How Xenett incorporates the Practices for Month-End Close Processes in their Operations
Xenett has features that support the month-end close process. Additionally, their practices have proved efficient by reducing the client's workload, enhancing communication, helping in the easy reconciling of financial reports, creating accurate reports, and enhancing collaboration and coordination of data between departments. Here are a few examples of how Xenett incorporates month-end close process practices:
- To facilitate the reconciliation of financial statements, Xenett receives alerts about any changes made to GL Recs. The alerts help them make changes that eliminate discrepancies in financial records.
- Early preparation is essential to ensure timely delivery and accurate reporting. Xenett undertakes real-time close in preparation for the month-end close process, whereby information is verified and recorded as soon as it occurs.
- Xenett has an AI-powered system that helps generate accurate reports and analyze financial reports, providing the associated stakeholders with real-time insights and interpretation.
- The Xenett system is automated and allows for the integration of accounting tools, which facilitates the process of generating accurate and timely financial reports.
- Xenett is structured to enhance collaboration with other departments and clients. The system allows the stakeholders involved to ask questions and have their queries resolved.
- Xenett can manage the segregation of duties with the built-in preparer and reviewer roles, which have separate due dates and sign-offs. Furthermore, the review notes are provided in the dashboards to explain the status of the review points, making the close process transparent and eliminating manual efforts.

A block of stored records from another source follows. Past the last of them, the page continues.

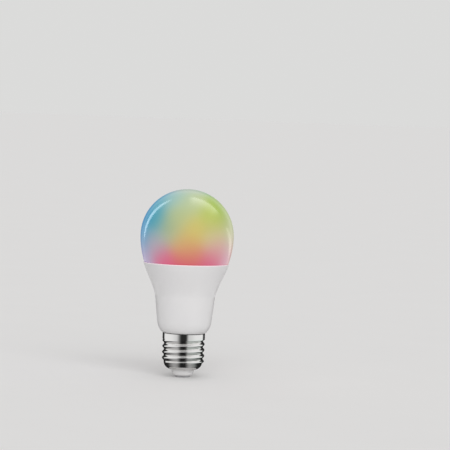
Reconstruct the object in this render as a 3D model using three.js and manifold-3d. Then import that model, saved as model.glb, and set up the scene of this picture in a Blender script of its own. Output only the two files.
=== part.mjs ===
// A-shape smart light bulb with an E27 screw cap, in millimetres.
// +Z is the lamp's axis, from the centre contact (z = 0) up to the crown of the diffuser.
// The driver board and the radio board stand on edge in planes of constant y.
import * as THREE from 'three';
import { mergeVertices } from 'three/addons/utils/BufferGeometryUtils.js';
import Module from 'manifold-3d';

const wasm = await Module();
wasm.setup();

// ---------------------------------------------------------------- driving dimensions
const LENGTH = 117; // contact face to crown
const GLOBE_R = 29; // largest radius of the diffuser
const RIM_Z = 71.2; // top rim of the housing
const RIM_R = 26.6; // outer radius of that rim
const CAP_TOP = 27.6; // top edge of the screw shell
const TURN = 2 * Math.PI;

const GLOBE_WALL = 1.2;
const HOUSING_WALL = 1.5;
const CUP_WALL = 1.0;
const SHELL_WALL = 0.4;
const FIT = 0.3; // gap between curved faces that meet
const TOUCH = 0.1; // gap between flat faces that meet
const SEAM_Z = RIM_Z + FIT; // lowest visible edge of the diffuser

// E27 thread: seven turns to the inch, rounded crests and roots.
const THREAD_PITCH = 25.4 / 7;
const THREAD_CREST_R = 13.2;
const THREAD_ROOT_R = 12.12;
const THREAD_CREST_Z = 20.8; // height of a crest where it crosses the +X side
const THREAD_BOTTOM = 8.6;
const THREAD_TOP = 23.3;

const REBATE_R = 24.7; // step inside the rim that takes the globe's lip
const REBATE_Z = 67.4;
const REBATE_INNER_R = 23.75; // where the step meets the housing's inner wall
const DECK_TOP = 66.6; // face of the heat sink that carries the light engine
const BOARD_R = 22.4; // light engine board
const BOARD_THICK = 1.2;
const PAD_THICK = 0.4;
const BOARD_TOP = DECK_TOP + TOUCH + PAD_THICK + TOUCH + BOARD_THICK;

const SHOULDER_R = 16.9; // housing radius above its rounded lower end
const COLLAR_R = 11.2; // housing neck inside the threaded part of the shell
const COLLAR_BORE_R = 10;
const COLLAR_BOTTOM = 12;

const DRIVER_Y = [-3.4, -2.2]; // the two faces of the driver board
const DRIVER_TOP = 58;
const RADIO_Y = [-0.4, 0.4]; // the two faces of the radio board
const RADIO_TOP = 80;

const ROUND = 32; // segments of a large turned piece
const SHELL_ROUND = 28;
const SMALL_ROUND = 16;

// ---------------------------------------------------------------- materials
const plain = (color, roughness, metalness = 0) =>
  new THREE.MeshStandardMaterial({ color, roughness, metalness });

const M = {
  diffuser: plain(0xb9c184, 0.25),
  housing: plain(0xe6e5e6, 0.45),
  nickel: plain(0xc9c6c2, 0.18, 1),
  insulator: plain(0xdcdcdc, 0.5),
  contact: plain(0xb8b8ba, 0.3, 1),
  aluminium: plain(0xb9bcc0, 0.4, 1),
  silicone: plain(0xdfe0dc, 0.6),
  pad: plain(0x9fa6ad, 0.8),
  whiteBoard: plain(0xf1f1ec, 0.5),
  greenBoard: plain(0x1f5c3a, 0.45),
  blueBoard: plain(0x1c2f4e, 0.45),
  warmLed: plain(0xe9b93c, 0.35),
  coolLed: plain(0xf0df79, 0.35),
  colourLed: plain(0xe9e9e6, 0.35),
  screw: plain(0xa9abad, 0.3, 1),
  can: plain(0xc3c5c7, 0.3, 1),
  copper: plain(0xc98b52, 0.35, 1),
  blackPlastic: plain(0x1b1b1c, 0.5),
  capSleeve: plain(0x23262b, 0.35),
  filmBox: plain(0xb8912f, 0.45),
  ferrite: plain(0x35353a, 0.6),
  winding: plain(0xc7953c, 0.35),
  fuse: plain(0x4b8a5a, 0.5),
  varistor: plain(0x2d5fa8, 0.45),
  redWire: plain(0xb3262a, 0.5),
  blackWire: plain(0x1f1f22, 0.5),
};

// ---------------------------------------------------------------- shape helpers
const v2 = (x, y) => new THREE.Vector2(x, y);

// A solid turned about +Z from [radius, z] points that run up the outside and down the inside.
function turned(points, segments = ROUND) {
  const profile = points.map((p) => (p.isVector2 ? p : v2(p[0], p[1])));
  return new THREE.LatheGeometry(profile, segments).rotateX(Math.PI / 2);
}

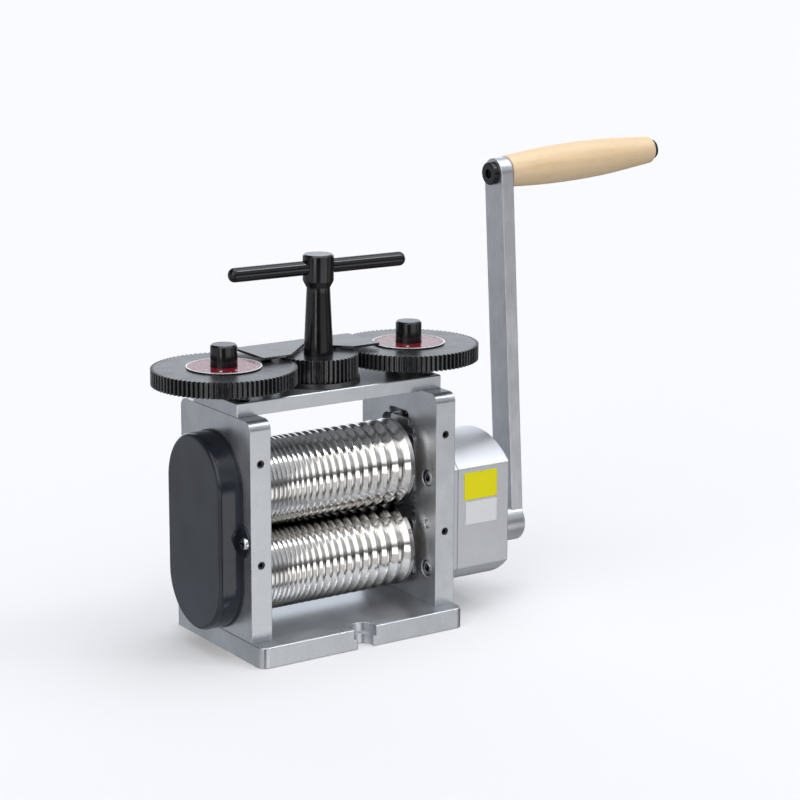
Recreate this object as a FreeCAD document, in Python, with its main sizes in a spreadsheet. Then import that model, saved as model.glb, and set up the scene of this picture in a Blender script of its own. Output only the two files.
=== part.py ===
import FreeCAD, Part
import Sketcher
import math
import os
import re
from FreeCAD import Placement, Rotation, Vector

# Jewellers rolling mill, hand cranked, grooved wire rolls.
# Frame: X runs along the rolls with the crank on +X, -Y is the operator's
# side, +Z is up, the origin is the centre of the base plate's underside.
# Millimetres throughout.

os.makedirs("parts", exist_ok=True)
doc = FreeCAD.newDocument("rolling_mill")

# ---------------------------------------------------------------- dimensions
DIMS = [
    # base plate
    ("half_width", 75.0), ("base_half_depth", 54.0), ("base_thick", 13.0),
    ("base_corner", 5.5), ("base_edge", 0.5),
    ("bench_bolt_back", 51.0), ("bench_bolt_bore", 6.5),
    ("bench_bolt_cbore", 8.6), ("bench_bolt_cdeep", 6.5),
    # side plates
    ("plate_thick", 14.3), ("plate_inner", 60.7), ("plate_half_depth", 42.4),
    ("plate_top", 151.5), ("plate_corner", 6.0), ("plate_mid", 67.85),
    ("window_half", 19.0), ("window_floor", 27.4), ("window_roof", 130.0),
    ("window_corner", 6.0), ("relief_half", 10.8), ("relief_roof", 134.6),
    ("relief_corner", 2.5), ("seat_edge", 0.3), ("dowel_edge", 0.5),
    ("stem_bore", 5.3), ("plate_screw_back", 28.0),
    ("oil_high", 125.1), ("oil_low", 61.7), ("grub_radius", 2.5),
    ("grub_long", 6.0), ("oil_radius", 1.0), ("grub_sunk", 0.8),
    # top plate
    ("yoke_half_width", 74.8), ("yoke_half_depth", 27.0), ("yoke_top", 160.3),
    ("yoke_edge", 0.6), ("yoke_screw_back", 21.0),
    # rolls
    ("roll_radius", 27.4), ("roll_half", 56.2), ("low_axis", 46.4),
    ("high_axis", 101.5), ("collar_radius", 17.0), ("collar_end", 57.2),
    ("journal_radius", 12.0), ("gear_seat_radius", 8.0),
    ("land_round", 0.25), ("roll_chamfer", 1.2),
    # bearing blocks, bushes and thrust washers
    ("block_half", 18.95), ("block_high", 38.0), ("block_outer", 74.9),
    ("block_inner", 59.6), ("block_corner", 3.5),
    ("bush_outer", 15.0), ("washer_radius", 18.0), ("washer_inner", 57.25),
    ("washer_outer", 59.55), ("fit", 0.05),
    ("spring_back", 11.0), ("spring_seat_radius", 4.6), ("spring_seat_deep", 3.0),
    ("spring_coil", 3.4), ("spring_wire", 0.55), ("spring_turns", 6.0),
    # screwdown
    ("screw_out", 68.0), ("stem_radius", 5.0), ("stem_tip", 129.95),
    ("pad_half_y", 10.0), ("pad_half_x", 6.6), ("pad_top", 129.9),
    ("wing_half", 16.5), ("wing_top", 125.2), ("wing_corner", 4.5),
    ("pad_corner", 2.0),
    ("post_radius", 8.35), ("post_low", 161.5), ("post_top", 191.5),
    ("post_chamfer", 1.0), ("key_half", 2.0), ("key_in", 6.6), ("key_out", 10.1),
    ("key_low", 163.0), ("key_top", 172.0),
    ("fine_module", 1.0), ("fine_teeth_big", 88.0), ("fine_teeth_small", 48.0),
    ("fine_tip_big", 44.85), ("fine_tip_small", 24.85),
    ("gear_low", 167.2), ("gear_top", 177.2), ("hub_radius", 15.0),
    ("hub_low", 160.8), ("pinion_low", 163.7), ("pinion_top", 178.0),
    ("collar_ring_radius", 26.0), ("collar_ring_top", 163.6),
    ("dial_radius", 23.4), ("dial_top", 178.0),
    # centre stud and T handle
    ("stud_radius", 6.0), ("stud_thread", 5.0), ("stud_low", 152.0),
    ("stud_top", 172.4), ("stud_groove", 5.3), ("ring_low", 170.7),
    ("ring_top", 171.7), ("ring_outer", 8.0), ("pinion_cbore", 9.0),
    ("pinion_cbore_low", 170.5), ("spigot_low", 172.9),
    ("column_base", 9.4), ("column_neck", 7.4), ("neck_height", 219.9),
    ("head_low", 224.5), ("head_radius", 9.8), ("head_chamfer", 1.0),
    ("head_top", 240.8), ("bar_radius", 4.5), ("bar_height", 232.7),
    ("bar_half", 62.6), ("bar_turn", -2.0),
    # index plate
    ("index_half", 42.5), ("index_front", 4.5), ("index_back", 31.8),
    ("index_low", 179.2), ("index_top", 180.7), ("index_notch_half", 22.9),
    ("index_notch_apex", 18.4), ("pillar_out", 24.0), ("pillar_back", 23.0),
    ("pillar_radius", 3.5), ("pillar_stub", 2.0),
    # coupling gears between the rolls, under the left cover
    ("mate_teeth", 16.0), ("mate_tip", 30.4), ("mate_root", 24.4),
    ("mate_backlash", 0.3), ("mate_in", 77.0), ("mate_out", 86.0),
    ("mate_ring_out", 87.2), ("mate_shaft_end", 88.2), ("mate_groove", 7.2),
    ("mate_ring_radius", 11.0), ("mate_key_half", 2.5), ("mate_key_in", 5.5),
    ("mate_key_out", 10.0),
    # left gear cover
    ("cover_half", 33.0), ("cover_wall", 1.5), ("cover_out", 91.0),
    ("cover_low_arc", 47.2), ("cover_high_arc", 105.2), ("cover_round", 3.0),
    ("ear_radius", 10.4), ("ear_centre", 31.8), ("ear_thick", 1.4),
    ("ear_height", 76.1), ("ear_screw", 38.0), ("scoop_radius", 17.5),
    ("scoop_back", 47.5), ("scoop_out", 72.0), ("pan_radius", 4.0), ("pan_high", 2.4),
    # reduction gearbox on the right
    ("box_centre", 65.5), ("box_radius", 48.9), ("box_flat", 36.0),
    ("box_wall", 2.5), ("flange_out", 82.5), ("box_out", 123.0),
    ("box_end_wall", 3.0), ("box_round", 0.9), ("box_seam", 0.35), ("lay_axis", 84.65),
    ("box_screw_y", 32.4), ("box_screw_high", 95.7), ("box_screw_low", 36.0),
    ("box_screw_radius", 3.0), ("box_head_radius", 5.0), ("box_head_high", 6.0),
    ("box_post_radius", 5.2), ("dowel_radius", 2.5), ("dowel_height", 65.5),
    ("coarse_module", 1.5), ("coarse_big", 34.0), ("coarse_small", 17.0),
    ("coarse_backlash", 0.18), ("out_gear_in", 86.0), ("out_gear_out", 96.5),
    ("out_shaft_radius", 9.0), ("out_shaft_end", 98.6), ("spigot_bore", 4.05),
    ("out_shoulder", 11.0), ("out_groove", 8.2), ("out_ring_radius", 11.6), ("out_ring_thick", 1.0),
    ("spigot_bore_in", 88.5), ("spigot_radius", 4.0), ("spigot_in", 89.5),
    ("input_radius", 7.5), ("input_in", 99.5), ("input_gear_in", 102.5),
    ("input_gear_out", 114.8), ("input_end", 154.2),
    ("lay_pin", 6.0), ("lay_in", 76.4), ("lay_pinion_in", 82.9),
    ("lay_pinion_out", 97.4), ("lay_wheel_in", 103.5), ("lay_wheel_out", 114.0),
    ("lay_seat", 7.0), ("lay_out", 120.5), ("bush_wall", 2.0),
    # crank
    ("arm_inner", 145.7), ("arm_thick", 9.5), ("arm_half", 9.6),
    ("arm_long", 235.3), ("arm_lean", 3.0), ("boss_radius", 13.5),
    ("boss_in", 124.5), ("boss_out", 154.2), ("set_screw_x", 133.0),
    ("set_screw_radius", 3.0),
    ("bolt_radius", 5.0), ("bolt_head_radius", 7.4), ("bolt_head_high", 4.0),
    ("grip_gap", 0.4), ("grip_long", 120.0), ("grip_start", 10.1),
    ("grip_belly", 12.6), ("grip_end", 8.9), ("cap_radius", 6.9),
    ("cap_long", 4.1), ("nut_deep", 2.8),
    # plain foils on the gearbox's front flat
    ("foil_thick", 0.25),
]
sheet = doc.addObject("Spreadsheet::Sheet", "Dims")
for row, (alias, value) in enumerate(DIMS, start=1):
    sheet.set("A%d" % row, alias)
    sheet.set("B%d" % row, repr(value))
    sheet.setAlias("B%d" % row, alias)
doc.recompute()

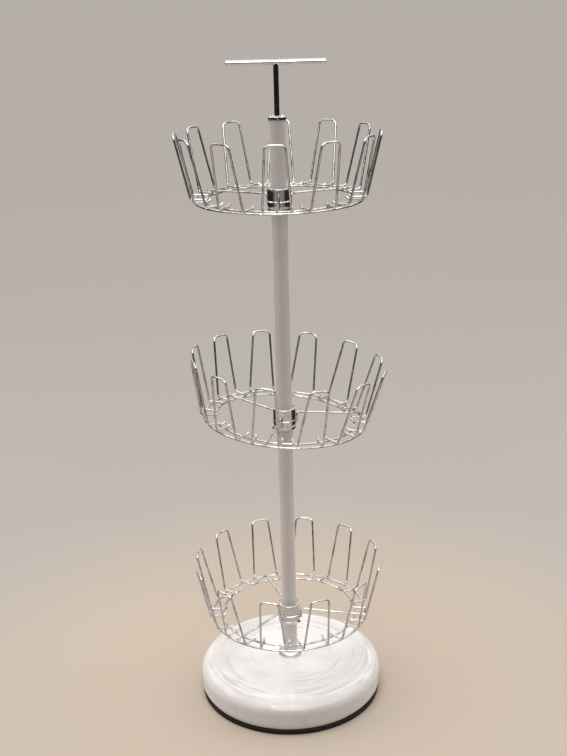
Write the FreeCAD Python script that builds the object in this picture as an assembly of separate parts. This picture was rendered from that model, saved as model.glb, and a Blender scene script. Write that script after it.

- A checklist is an essential aspect of verifying the completion of tasks related to the month-end close process. The Xenett system has a checklist that helps the client and the accounting team verify whether they have completed the expected tasks associated with the month-end close process.
Conclusion
By mastering the best practices to follow for a successful month-end closing process, financial management is made efficient and seamless. Businesses can implement the practices to gain valuable insights into the company's financial performance, use the information to make informed decisions, and set the stage for continued success in the future.